As big tech companies take on more debt, analysts are urging investors to watch rising interest rates closely. Higher yields could slow AI infrastructure investment and also weigh on stock valuations directly.
Concerns intensified after key psychological thresholds in US Treasury yields were breached late last week, with the 10-year yield rising above 4.5% and the 30-year yield topping 5%. International oil prices surged after US President Donald Trump again considered military action against Iran, stoking inflation concerns and sending yields higher.
Lee Eun-taek, an analyst at KB Securities, said rising rates are not something investors can afford to dismiss lightly, especially in a period of high inflation and bubble-like stock-market conditions. Over the past 120 years, all three major stock-market bubble collapses were triggered by rising interest rates, he said.
Still, Lee said the current rise in yields is unlikely to trigger an outright market collapse. The main driver is anxiety over oil prices, he said.

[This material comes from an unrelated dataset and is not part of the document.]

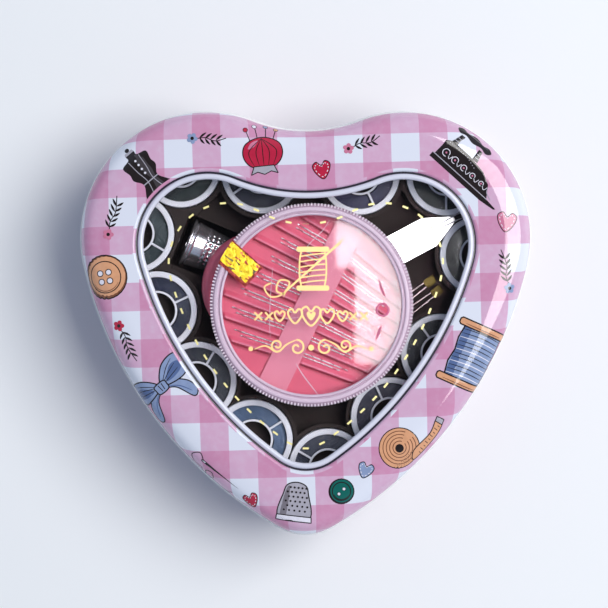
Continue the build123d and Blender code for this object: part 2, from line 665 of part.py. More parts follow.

If crude rises above the critical threshold of $120 a barrel and the stock market reacts violently, Trump may once again choose “TACO,” short for “Trump Always Chickens Out.” In that case, the worst stretch could instead create a buying opportunity, he added.
Kim Byung-yeon, an analyst at NH Investment & Securities, also suggested yield levels that could become a meaningful burden for equities: above 5.179% for the 30-year US Treasury and above 4.8% for the 10-year note.